Ahab's sin begins not with the murder his wife will arrange, but with a glance at a neighbor's property and the decision that his wanting it was sufficient justification to pursue it. Contemporary Catholics live in an economic culture that continuously generates Ahab's logic: that desire legitimizes acquisition, that wealth entitles one to more, and that those who resist "reasonable offers" are being unreasonable. This passage invites a concrete examination of conscience: Do I treat the goods I possess as entrusted to me by God and ordered toward others' good, or as extensions of my will? Do I experience resentment — Ahab's sullen turning away — when I cannot have what I want? Saint Ambrose's challenge remains urgent: the resources that accumulate beyond personal need belong, in justice, to those who lack necessities. The Naboth story is not ancient history; it is replayed in land seizures, predatory development, and the quiet dispossession of the vulnerable by the powerful in every generation. Naboth's faithfulness calls Catholics to a courageous refusal to let what belongs to God — whether ancestral land, human dignity, or the inheritance of the poor — be bartered away for convenience.

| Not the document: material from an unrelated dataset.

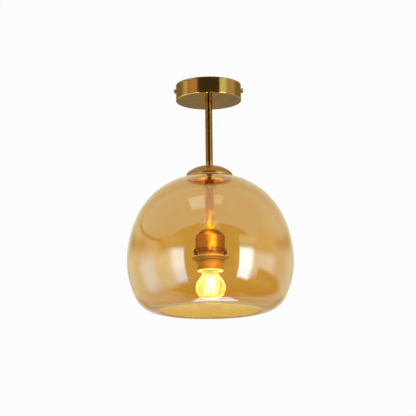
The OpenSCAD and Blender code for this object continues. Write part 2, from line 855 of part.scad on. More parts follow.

Verse 4 — The Sulk of Tyranny The portrait of Ahab in verse 4 is almost darkly comic in its pettiness — a king lying on his bed, face turned to the wall, refusing to eat, like a child denied a toy. The Hebrew sar ("sullen," also "vexed" or "resentful") describes a spirit that has curdled from desire into grievance. This is the spiritual face of covetousness in its mature form: not wild aggression but a brooding, self-pitying resentment that will metastasize into murderous injustice. The Fathers noted that Ahab's behavior here echoes a kind of spiritual paralysis — the soul turned inward, closed to reason, closed to gratitude, and therefore ready to be manipulated. His prostration on the bed anticipates the posture of spiritual death; he will rise from it only when Jezebel offers him the path of crime.